Cuida hasta el último detalle la puesta en escena y la ambientación de sus retoños cinematográficos.
Seamos sinceros: la primera vez que oímos hablar de un proyecto donde robots gigantes se enfrentaban a monstruos enormes, todos pensamos que era una chorrada supina e infantiloide. Aunque los aficionados a lo camp gocen recordando los tiempos en que descubrieron a Godzilla, Gamera y demás variantes –después revisitadas bajo la batuta de J.J. Abrams en Monstruoso–, o pese a las quejas justificadas de los fans del manga Evangelion –que dirán que dicha serie ya parte de esa misma premisa básica–, también es cierto que cuando supimos que Guillermo del Toro iba a estar dirigiendo el cotarro nuestros prejuicios sufrieron un vuelco y una sonrisilla asomó a nuestro rostro.
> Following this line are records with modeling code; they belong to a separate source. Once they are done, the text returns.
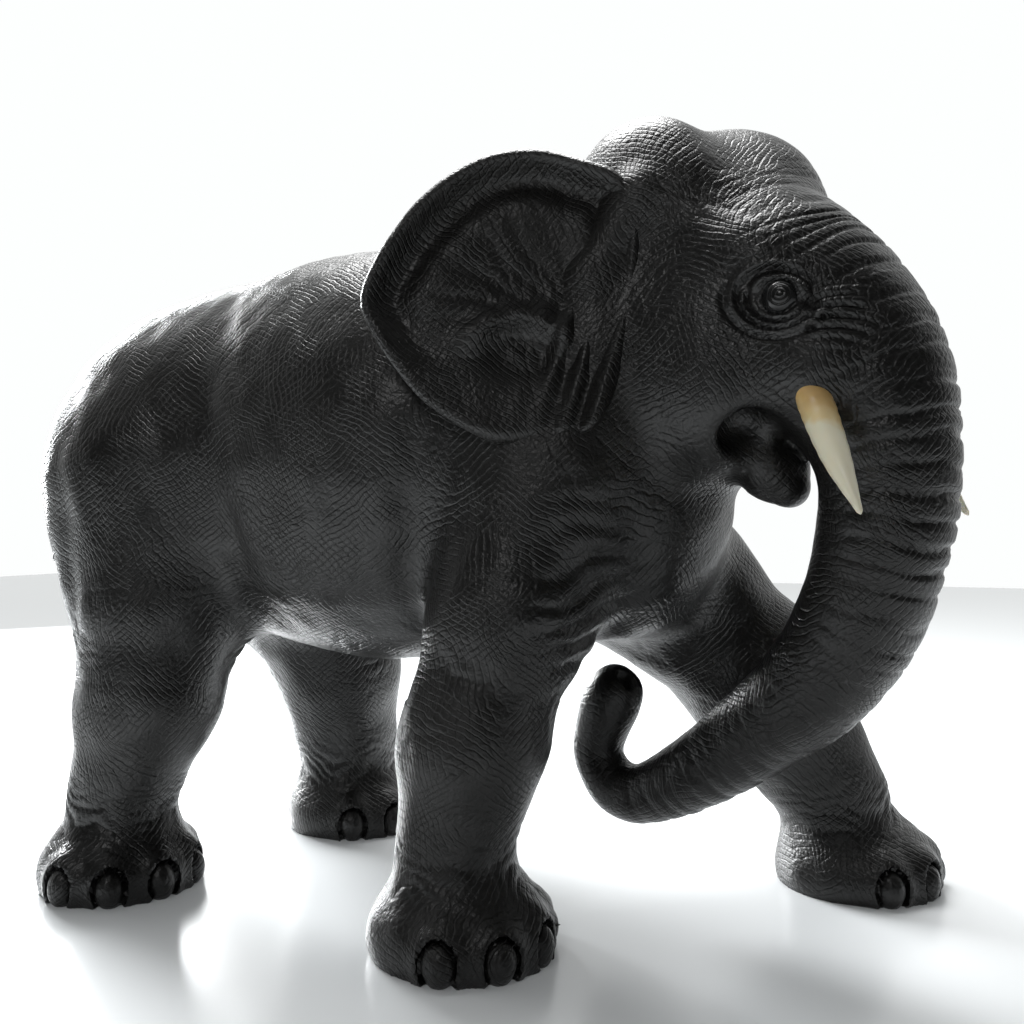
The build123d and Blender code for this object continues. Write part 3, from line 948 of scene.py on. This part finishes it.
for word, side in (("right", -1), ("left", 1)):
    finish_piece(make_tusk("tusk_" + word + "_carved", side), "tusk_" + word, ivory_finish)
    finish_piece(make_eye("eye_" + word + "_carved", side), "eye_" + word, eye_finish)

for name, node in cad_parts.items():
    if "dowel" in name:
        node.data.materials.clear()
        node.data.materials.append(pale_wood)


# ---------------------------------------------------------------- stage, light and camera
def area_light(name, place, target, size, power, colour=(1, 1, 1)):
    lamp = bpy.data.lights.new(name, "AREA")
    lamp.shape = "SQUARE"
    lamp.size = size
    lamp.energy = power
    lamp.color = colour
    lit = bpy.data.objects.new(name, lamp)
    lit.location = place
    lit.rotation_euler = (Vector(target) - Vector(place)).to_track_quat("-Z", "Y").to_euler()
    bpy.context.collection.objects.link(lit)


floor_mesh = bpy.data.meshes.new("floor")
corners = [(x * FLOOR_HALF_WIDTH, y * FLOOR_HALF_WIDTH, 0) for x, y in ((-1, -1), (1, -1), (1, 1), (-1, 1))]
floor_mesh.from_pydata(corners, [], [(0, 1, 2, 3)])
floor = bpy.data.objects.new("floor", floor_mesh)
floor_finish = plain("floor_white", (0.78, 0.80, 0.81), 0.22)
floor_shader = floor_finish.node_tree.nodes["Principled BSDF"]
floor_shader.inputs["Emission Color"].default_value = (0.95, 0.98, 1.0, 1)
floor_shader.inputs["Emission Strength"].default_value = 0.08
floor.data.materials.append(floor_finish)
bpy.context.collection.objects.link(floor)

camera_data = bpy.data.cameras.new("camera")
camera_data.lens = LENS_LENGTH
camera_data.sensor_width = 36.0
camera_data.clip_start = 0.01
camera = bpy.data.objects.new("camera", camera_data)
camera.location = CAMERA_PLACE
camera.rotation_euler = (np.radians(CAMERA_TILT), 0, np.radians(CAMERA_AZIMUTH))
bpy.context.collection.objects.link(camera)
bpy.context.scene.camera = camera

area_light("window", (-1.35, 0.75, 0.62), (-0.1, 0.0, 0.30), 0.8, 80, (0.97, 0.99, 1.0))
area_light("overhead", (-0.15, 0.25, 1.1), (0.0, 0.0, 0.3), 0.55, 14)
area_light("fill", (0.1, -1.2, 1.0), (0.0, 0.0, 0.28), 0.3, 2.2)

world = bpy.data.worlds.new("studio")
bpy.context.scene.world = world
world.use_nodes = True
nodes, links = world.node_tree.nodes, world.node_tree.links
facing = nodes.new("ShaderNodeVectorMath")
facing.operation = "DOT_PRODUCT"
links.new(nodes.new("ShaderNodeTexCoord").outputs["Generated"], facing.inputs[0])
away = np.radians(CAMERA_AZIMUTH)
facing.inputs[1].default_value = (-np.sin(away), np.cos(away), 0.25)
brightness = remap(nodes, links, facing.outputs["Value"], -0.1, 0.7, 0.05, 1.0)
links.new(brightness, nodes["Background"].inputs["Strength"])
nodes["Background"].inputs["Color"].default_value = (0.985, 1.0, 0.995, 1)

bpy.context.scene.view_settings.view_transform = "Standard"
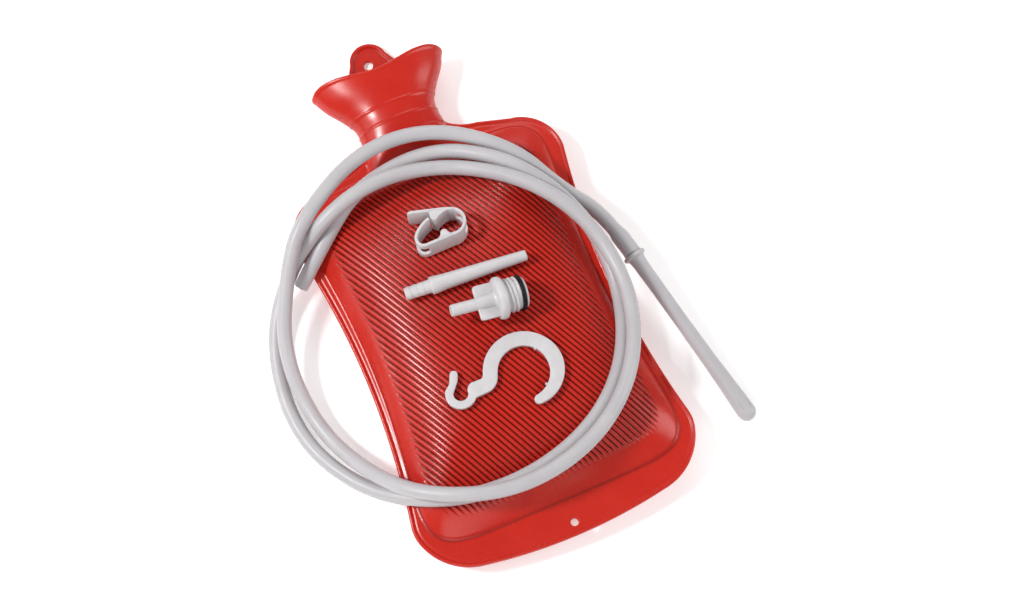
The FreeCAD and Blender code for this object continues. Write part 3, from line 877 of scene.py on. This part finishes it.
def add_hose(material, nozzle):
    """The hose as a tube with a real wall: outside, flare over the barb, cut ends and bore."""
    line = hose_line()
    axes = frames_along(line)
    count = 32
    runs = runs_along(line)
    rings = []
    for place, axis, run in zip(line, axes, runs):
        left = runs[-1] - run
        flare = float(smooth_step(np.array(-left), -21.0, -14.0))
        radius = HOSE_OD / 2 + (HOSE_FLARE_R - HOSE_OD / 2) * flare
        start_lip = 0.35 * max(0.0, 1 - run / 0.6)
        rings.append(tube_ring(place, axis, radius - start_lip, count))
    end_out = line[-1] + (line[-1] - line[-2]).normalized() * 0.2
    rings.append(tube_ring(end_out, axes[-1], HOSE_FLARE_R - 0.5, count))
    for place, axis, run in reversed(list(zip(line, axes, runs))):
        lip = 0.25 * max(0.0, 1 - run / 0.6)
        rings.append(tube_ring(place, axis, HOSE_ID / 2 + lip, count))
    points = [p for ring in rings for p in ring]
    faces = [f[::-1] for f in ring_faces(len(rings), count, closed=True)]
    piece = add_piece("hose", points, faces, material, "hose")


def add_long_nozzle(material):
    """Collar, slender shaft and a bulb with small flutes and a rounded end."""
    end = LONG_NOZZLE_LEN
    outside = [(2.9, -17.5), (3.15, -16.5), (3.15, 0.3), (COLLAR_R - 0.8, 0.3), (COLLAR_R, 1.1),
               (COLLAR_R, 2.7), (COLLAR_R - 0.8, 3.5), (6.0, 3.7), (5.6, 5.4), (5.2, 9.0), (4.9, 30.0),
               (4.9, 60.0), (5.2, 88.0), (5.8, 108.0), (6.3, 122.0)]
    cap = [(BULB_R * math.cos(math.radians(a)), end - BULB_R + BULB_R * math.sin(math.radians(a)))
           for a in range(0, 88, 8)]
    bore = [(1.4, end - 0.9), (1.3, end - 6), (2.0, end - 12), (2.0, -17.5)]
    profile = rounded(outside + cap + bore, 0.8)
    dense = []
    for (r0, z0), (r1, z1) in zip(profile, profile[1:] + profile[:1]):
        pieces = max(1, round(abs(z1 - z0) / 1.5)) if min(r0, r1) > 2.5 else 1
        dense += [(r0 + (r1 - r0) * k / pieces, z0 + (z1 - z0) * k / pieces) for k in range(pieces)]

    def flutes(angle, radius, height):
        if radius < 3.0:
            return radius
        length = math.exp(-((height - (end - 11)) / 5.0) ** 4)
        return radius - 0.7 * length * max(0.0, math.cos(FLUTES * angle)) ** 6

    points, faces = lathe(dense, 72, flutes)
    last, before = (Vector(p) for p in (HOSE_ROUTE[-1], HOSE_ROUTE[-2]))
    points = moved(points, along_axis(last, 2 * last - before))
    return add_piece("long_nozzle", points, faces, material, "long_nozzle", 50)


# ---- short nozzle and adaptor ----
def add_short_nozzle(material):
    end = SHORT_LEN
    profile = [(4.0, 0.0), (4.2, 0.6), (4.45, 3.3), (4.1, 3.9), (4.5, 8.0), (4.2, 8.6), (4.6, 12.5),
               (4.3, 13.1), (4.7, 17.6), (6.0, 17.6), (6.0, 20.5), (5.3, 28.0), (4.7, 50.0), (4.0, 72.0),
               (3.6, end - 0.8), (3.1, end), (2.3, end), (2.2, end - 1.5), (2.2, 2.0), (2.6, 0.0)]
    points, faces = lathe(rounded(profile, 0.5), 64)
    rest = LIE_Z + 6.0
    matrix = along_axis((*SHORT_NOZZLE_AT, rest), (*SHORT_NOZZLE_TO, rest - 0.6))
    add_piece("short_nozzle", moved(points, matrix), faces, material, "short_nozzle", 50)


def adaptor_heights():
    """Where the flange, thread, groove and nose start along the adaptor."""
    flange = SPIGOT_LEN + WING[1]
    thread = flange + ADAPTOR_FLANGE_LEN
    groove = thread + THREAD_TURNS * THREAD_PITCH + 0.6
    nose = groove + 2 * RING_R + 0.1
    return flange, thread, groove, nose


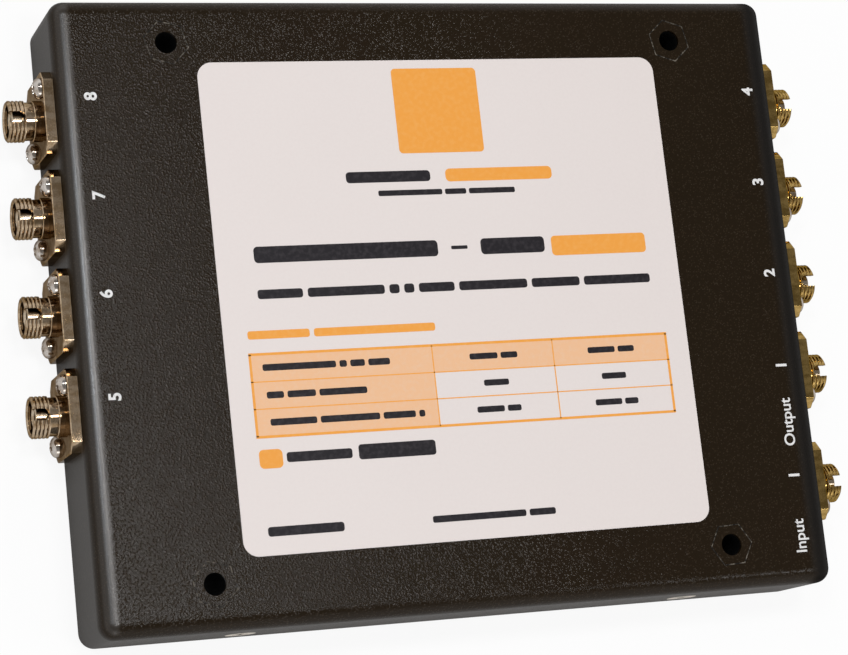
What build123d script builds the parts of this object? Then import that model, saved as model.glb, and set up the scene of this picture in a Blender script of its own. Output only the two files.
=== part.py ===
from build123d import *
import os

os.makedirs("parts", exist_ok=True)

# Fibre optic splitter: a flat sheet-metal box for fixing to a wall, with nine fibre adapters.
# X runs along the long side, Y along the short side, and Z from the wall to the label.
# The origin is the middle of the back. All sizes are in millimetres.

# Case: one pressed cover with four walls, rounded by the same radius on every outer edge
case_length = 150.0
case_width = 121.5
case_height = 20.0
cover_sheet = 1.5
edge_radius = 3.0

# Base: a flat sheet that closes the cover from behind, with a flange inside each long wall
base_sheet = 1.5
base_gap = 0.15
base_flange_height = 11.0
base_flange_setback = 12.0
bend_relief = 1.5
bend_radius = 1.0

# Wall fixing: hollow hexagonal spacers through the base and the cover, flush with both
fixing_inset_x = 22.0
fixing_inset_y = 8.75
fixing_hole_radius = 2.15
spacer_radius = 4.4
spacer_gap = 0.05
spacer_turns = {"rear_left": 46.0, "rear_right": 42.0, "front_left": 43.0, "front_right": 3.0}

# Label: a thin sticker, laid a little out of square by hand
label_margin_x = 27.0
label_margin_y = 13.0
label_thickness = 0.15
label_corner_radius = 3.0
label_offset_x = 0.8
label_offset_y = 0.45
label_turn = 0.33

# Ports: four outputs on each short side, the left ones a little lower, and the input on the right
outputs_per_side = 4
output_pitch = 19.05
right_top_output_y = 40.15
left_top_output_y = 39.55
input_y = -40.0
port_height = 9.6

# Adapter: a square flange on a turned body, with a keyed barrel outside and a longer one inside
flange_size = 16.0
flange_thickness = 2.0
flange_corner_cut = 1.9
barrel_radius = 4.0
barrel_length = 5.9
socket_radius = 3.1
socket_depth = 4.8
key_slot_width = 2.2
key_slot_depth = 2.9
rear_barrel_length = 7.5
barrel_hole_gap = 0.2

# Alignment sleeve: a split ceramic tube that floats in the adapter, halfway along it
sleeve_radius = 1.6
sleeve_bore_radius = 1.25
sleeve_length = 11.4
sleeve_split = 0.5
sleeve_gap = 0.05

# Splitter module: a sealed steel can that splits the light, in two saddles on the base
module_length = 60.0
module_width = 7.0
module_height = 4.0
module_edge_cut = 0.5
saddle_sheet = 0.8
saddle_width = 8.0
saddle_foot = 6.0
saddle_spacing = 34.0
saddle_gap = 0.05

# Sizes and places that follow from the values above
inner_length = case_length - 2 * cover_sheet
inner_width = case_width - 2 * cover_sheet
inner_height = case_height - cover_sheet
inner_corner_radius = edge_radius - cover_sheet
base_length = inner_length - 2 * base_gap
base_width = inner_width - 2 * base_gap
base_flange_length = inner_length - 2 * base_flange_setback
fixing_x = case_length / 2 - fixing_inset_x
fixing_y = case_width / 2 - fixing_inset_y
label_length = case_length - 2 * label_margin_x
label_width = case_width - 2 * label_margin_y
barrel_end = flange_thickness + barrel_length
socket_floor = barrel_end - socket_depth
adapter_middle = (barrel_end - rear_barrel_length) / 2
saddle_half_width = module_width / 2 + saddle_gap
saddle_half_span = saddle_half_width + saddle_sheet + saddle_foot
saddle_ceiling = base_sheet + module_height + saddle_gap

fixing_places = {
    "rear_left": (-fixing_x, fixing_y),
    "rear_right": (fixing_x, fixing_y),
    "front_left": (-fixing_x, -fixing_y),
    "front_right": (fixing_x, -fixing_y),
}

# Each port's side of the case, 1 on the right and -1 on the left, and its place along the wall.
# Outputs are counted from the front towards the rear, first on the right and then on the left.
ports = {"input": (1, input_y)}
for step in range(outputs_per_side):
    below_top = (outputs_per_side - 1 - step) * output_pitch
    ports[f"output_{step + 1}"] = (1, right_top_output_y - below_top)
    ports[f"output_{step + 1 + outputs_per_side}"] = (-1, left_top_output_y - below_top)


def port_plane(side, y):
    """Plane on the outside of a short wall at a port: its normal points out, its y axis up."""
    return Plane(origin=(side * case_length / 2, y, port_height), x_dir=(0, side, 0), z_dir=(side, 0, 0))


def finish(part, name):
    """Names a finished piece, writes it and reports its volume."""
    part.label = name
    export_step(part, f"parts/{name}.step")
    print(name, "volume", round(part.volume, 1))


# Cover: a box with rounded edges, hollowed from below, then pierced for spacers and ports
with BuildPart() as cover:
    with BuildSketch():
        Rectangle(case_length, case_width)
    extrude(amount=case_height)
    upright_edges = cover.edges().filter_by(Axis.Z)
    top_edges = cover.faces().sort_by(Axis.Z)[-1].edges()
    fillet(upright_edges + top_edges, radius=edge_radius)
    with BuildSketch():
        RectangleRounded(inner_length, inner_width, inner_corner_radius)
    extrude(amount=inner_height, mode=Mode.SUBTRACT)
    for corner, place in fixing_places.items():
        with BuildSketch(Plane.XY.offset(inner_height)):
            with Locations(place):
                RegularPolygon(spacer_radius + spacer_gap, 6, rotation=spacer_turns[corner])
        extrude(amount=cover_sheet, mode=Mode.SUBTRACT)
    for side, y in ports.values():
        with BuildSketch(port_plane(side, y)):
            Circle(barrel_radius + barrel_hole_gap)
        extrude(amount=-cover_sheet, mode=Mode.SUBTRACT)
finish(cover.part, "cover")

# Base: a sheet with two upturned flanges, a relief at each end of the bends, and spacer holes
with BuildPart() as base:
    with BuildSketch():
        base_outline = Rectangle(base_length, base_width)
        chamfer(base_outline.vertices(), inner_corner_radius)
        for corner, place in fixing_places.items():
            with Locations(place):
                RegularPolygon(
                    spacer_radius + spacer_gap, 6, rotation=spacer_turns[corner], mode=Mode.SUBTRACT
                )
        relief_x = (base_flange_length + bend_relief) / 2
        with Locations(*[(i * relief_x, j * base_width / 2) for i in (-1, 1) for j in (-1, 1)]):
            Rectangle(bend_relief, 2 * (base_sheet + bend_radius), mode=Mode.SUBTRACT)
    extrude(amount=base_sheet)
    with BuildSketch(Plane.XY.offset(base_sheet)):
        with Locations((0, (base_width - base_sheet) / 2), (0, (base_sheet - base_width) / 2)):
            Rectangle(base_flange_length, base_sheet)
    extrude(amount=base_flange_height - base_sheet)
    inside = base_width / 2 - base_sheet
    seams = base.edges().filter_by(Axis.X).filter_by_position(Axis.Z, base_sheet, base_sheet)
    rear_seam = seams.filter_by_position(Axis.Y, inside, inside)
    front_seam = seams.filter_by_position(Axis.Y, -inside, -inside)
    fillet(rear_seam + front_seam, radius=bend_radius)
finish(base.part, "base")

# Spacers: hexagonal bars with a bore for the wall screw, each at its own angle
for corner, place in fixing_places.items():
    with BuildPart() as spacer:
        with BuildSketch():
            with Locations(place):
                RegularPolygon(spacer_radius, 6, rotation=spacer_turns[corner])
                Circle(fixing_hole_radius, mode=Mode.SUBTRACT)
        extrude(amount=case_height)
    finish(spacer.part, f"spacer_{corner}")

# Label on the face of the cover
label_plane = Plane(origin=(label_offset_x, label_offset_y, case_height)).rotated((0, 0, label_turn))
with BuildPart() as label:
    with BuildSketch(label_plane):
        RectangleRounded(label_length, label_width, label_corner_radius)
    extrude(amount=label_thickness)
finish(label.part, "label")

# Adapters: the flange bears on the wall, and the key slot opens towards the label side
for name, (side, y) in ports.items():
    plane = port_plane(side, y)
    turning_plane = Plane(origin=plane.origin, x_dir=plane.x_dir, z_dir=-plane.y_dir)
    with BuildPart() as adapter:
        with BuildSketch(turning_plane):
            with BuildLine():
                Polyline(
                    (sleeve_radius + sleeve_gap, -rear_barrel_length),
                    (barrel_radius, -rear_barrel_length),
                    (barrel_radius, barrel_end),
                    (socket_radius, barrel_end),
                    (socket_radius, socket_floor),
                    (sleeve_radius + sleeve_gap, socket_floor),
                    close=True,
                )
            make_face()
        revolve(axis=Axis(plane.origin, plane.z_dir))
        with BuildSketch(plane):
            flange_outline = Rectangle(flange_size, flange_size)
            chamfer(flange_outline.vertices(), flange_corner_cut)
            Circle(sleeve_radius + sleeve_gap, mode=Mode.SUBTRACT)
        extrude(amount=flange_thickness)
        with BuildSketch(plane.offset(barrel_end - key_slot_depth)):
            with Locations((0, barrel_radius)):
                Rectangle(key_slot_width, 2 * (barrel_radius - sleeve_radius - sleeve_gap))
        extrude(amount=key_slot_depth, mode=Mode.SUBTRACT)
    finish(adapter.part, f"adapter_{name}")

# Sleeves: tubes slit along their whole length, with the slit turned down, away from the key slot
for name, (side, y) in ports.items():
    plane = port_plane(side, y)
    with BuildPart() as sleeve:
        with BuildSketch(plane.offset(adapter_middle - sleeve_length / 2)):
            Circle(sleeve_radius)
            Circle(sleeve_bore_radius, mode=Mode.SUBTRACT)
            with Locations((0, -sleeve_radius)):
                Rectangle(sleeve_split, 2 * (sleeve_radius - sleeve_bore_radius / 2), mode=Mode.SUBTRACT)
        extrude(amount=sleeve_length)
    finish(sleeve.part, f"sleeve_{name}")

# Splitter module: a closed can with its long edges cut
with BuildPart() as module:
    with BuildSketch(Plane.YZ.offset(-module_length / 2)):
        with Locations((0, base_sheet + module_height / 2)):
            can_outline = Rectangle(module_width, module_height)
            chamfer(can_outline.vertices(), module_edge_cut)
    extrude(amount=module_length)
finish(module.part, "splitter_module")

# Saddles: strips bent over the module, with a foot on the base at each side
for name, x in (("left", -saddle_spacing / 2), ("right", saddle_spacing / 2)):
    with BuildPart() as saddle:
        with BuildSketch(Plane.YZ.offset(x - saddle_width / 2)):
            with BuildLine():
                half_profile = Polyline(
                    (0, saddle_ceiling),
                    (saddle_half_width, saddle_ceiling),
                    (saddle_half_width, base_sheet),
                    (saddle_half_span, base_sheet),
                    (saddle_half_span, base_sheet + saddle_sheet),
                    (saddle_half_width + saddle_sheet, base_sheet + saddle_sheet),
                    (saddle_half_width + saddle_sheet, saddle_ceiling + saddle_sheet),
                    (0, saddle_ceiling + saddle_sheet),
                )
                mirror(half_profile, about=Plane.YZ)
            make_face()
        extrude(amount=saddle_width)
    finish(saddle.part, f"saddle_{name}")
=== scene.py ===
"""Looks of a fibre optic splitter: a flat black wall box with nine threaded ports.

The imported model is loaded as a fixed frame. Each sub-assembly is a class that holds its sizes in
millimetres, works out its surfaces with numpy and dresses them. X runs along the long side, Y
along the short side and Z from the back to the label. The box lies on its back on the floor.
"""

import logging
import math
from dataclasses import dataclass
from enum import Enum
from typing import Any

import bmesh
import bpy
import numpy as np
from mathutils import Matrix, Vector


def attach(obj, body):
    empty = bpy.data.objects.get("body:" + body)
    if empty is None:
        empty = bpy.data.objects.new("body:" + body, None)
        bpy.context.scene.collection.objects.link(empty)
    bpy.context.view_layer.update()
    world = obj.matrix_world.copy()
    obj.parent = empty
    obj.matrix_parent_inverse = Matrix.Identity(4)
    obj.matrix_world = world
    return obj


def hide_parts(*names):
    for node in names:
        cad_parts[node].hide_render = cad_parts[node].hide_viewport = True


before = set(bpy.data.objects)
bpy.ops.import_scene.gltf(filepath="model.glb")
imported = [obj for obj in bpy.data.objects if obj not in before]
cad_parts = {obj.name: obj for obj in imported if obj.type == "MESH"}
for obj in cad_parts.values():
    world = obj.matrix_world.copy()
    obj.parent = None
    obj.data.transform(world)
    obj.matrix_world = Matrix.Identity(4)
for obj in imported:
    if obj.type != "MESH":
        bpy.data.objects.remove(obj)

Colour = tuple[float, float, float]
Settings = dict[str, Any]
MM = 0.001
BODY = "root"
BLACK: Colour = (0.0, 0.0, 0.0)
WHITE: Colour = (1.0, 1.0, 1.0)

# Sizes in millimetres that more than one class needs
HALF_LENGTH = 75.0
FACE = 20.0
PORT_HEIGHT = 9.6
WALL_SCREW_X = (-45.5, 46.8)
WALL_SCREW_Z = 7.0

# Welding: steps in a millimetre that points are rounded to, and the turn in degrees that stays sharp
WELD_STEPS = 1e4
CREASE = 28.0

log = logging.getLogger("splitter")


# Shader expressions


class Term:
    """A number in a material. Operators on it add Math nodes."""

    def __init__(self, tree: "Tree", socket: Any) -> None:
        """Keeps the tree that the number belongs to and the socket it comes from."""
        self.tree = tree
        self.socket = socket

    def _math(self, operation: str, first: Any, second: Any = None) -> "Term":
        """Adds one Math node.

        Args:
            operation: Blender's name of the operation.
            first: a Term or a plain number.
            second: the same, or None where the operation takes one number.

        Returns:
            The result as a Term.
        """
        sockets = {0: first} if second is None else {0: first, 1: second}
        return self.tree.add("ShaderNodeMath", {"operation": operation}, sockets).term(0)

    def __add__(self, other: Any) -> "Term":
        """Self plus other."""
        return self._math("ADD", self, other)

    def __radd__(self, other: Any) -> "Term":
        """Other plus self."""
        return self._math("ADD", other, self)

    def __sub__(self, other: Any) -> "Term":
        """Self minus other."""
        return self._math("SUBTRACT", self, other)

    def __rsub__(self, other: Any) -> "Term":
        """Other minus self."""
        return self._math("SUBTRACT", other, self)

    def __mul__(self, other: Any) -> "Term":
        """Self times other."""
        return self._math("MULTIPLY", self, other)

    def __truediv__(self, other: Any) -> "Term":
        """Self over other."""
        return self._math("DIVIDE", self, other)

    def __abs__(self) -> "Term":
        """Self without its sign."""
        return self._math("ABSOLUTE", self)

    def lesser(self, other: Any) -> "Term":
        """The smaller of self and other."""
        return self._math("MINIMUM", self, other)

    def greater(self, other: Any) -> "Term":
        """The larger of self and other."""
        return self._math("MAXIMUM", self, other)

    def rise(self, low: float, high: float) -> "Term":
        """0 below low, 1 above high, and a smooth step between them."""
        sockets = {"Value": self, "From Min": low, "From Max": high}
        settings = {"interpolation_type": "SMOOTHSTEP"}
        return self.tree.add("ShaderNodeMapRange", settings, sockets).term(0)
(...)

Pacific Rim se mantiene fiel a las señas de identidad del orondo cineasta, al menos en lo referido a su concepción del cine como espectáculo, desarrollada principalmente en sus obras concebidas desde EE.UU. En Blade II o en las dos entregas de Hellboy –precisamente la segunda había sido su último título como director, hace ya cinco años– ya encontrábamos ese afán de mexicano por ofrecer aventuras relativamente intrascendentes barnizadas de humor y socarronería bien entendida, pero sobre todo tomándose en serio aquello que pretende narrar, cuidando hasta el último detalle la puesta en escena y la ambientación de sus retoños cinematográficos.
Con ese afán en mente, De Toro elabora el que probablemente vaya a ser el mejor blockbuster veraniego del año en curso. Buen conocedor de los elementos necesarios para construir un producto de dichas características, el realizador los va colocando de forma precisa para ensamblar una cinta que en modo alguno es original –y que en manos de otros responsables, por ejemplo Michael Bay o Stephen Sommers, hubiera resultado infumable–, pero que ante todo resulta simpática y entretiene. El tono adoptado por el film consigue hacer posible lo imposible: que la premisa de robots contra monstruos nos atrape en la butaca de modo progresivo, escalando en intensidad hasta una conclusión que nos hace pensar en las tremendas sensaciones que habríamos tenido de haber visto esta película durante nuestra niñez, cuando Mazinger Z nos tenía encandilados (hay un momento donde casi nos parece oír aquel ya lejano “¡Puños fuera!”).
Técnicamente impecable en todos los sentidos, Pacific Rim nos mete de lleno en ese entorno futurista con unos robots excelentemente diseñados y unos alienígenas que dan bastante miedo, como los monstruos lovecraftianos de la saga de Hellboy –por allí anda Ron Pearlman de invitado especial, así como el ya habitual Santiago Segura–, franquicia que ya adelantaba el argumento de esta cinta: un aguerrido héroe liándose a puñetazos contra engendros del averno. Tan simple como eso; tan efectivo como eso.
Quienes esperen un nuevo El espinazo del diablo o El laberinto del fauno saldrán profundamente decepcionados, es obvio. Aquí encontramos a un Del Toro desatado en su vertiente de puro entretenimiento, soltándole al espectador todos los esperables tópicos y estereotipos habidos y por haber –el personaje de Idris Elba está llevado al límite, ofreciéndonos unos cuantos momentos sencillamente memorables–, y no obstante saliendo airoso a la hora de entregarnos un título resultón, repleto de pirotecnia y ruido, apto para las masas y también para quienes busquen un entretenimiento fresco y digno, sin complejos, entre otros productos de la cartelera que han sido menos trabajados. Ojalá todos los realizadores que intentan llegar a este punto tuvieran la mitad de maña que el mexicano.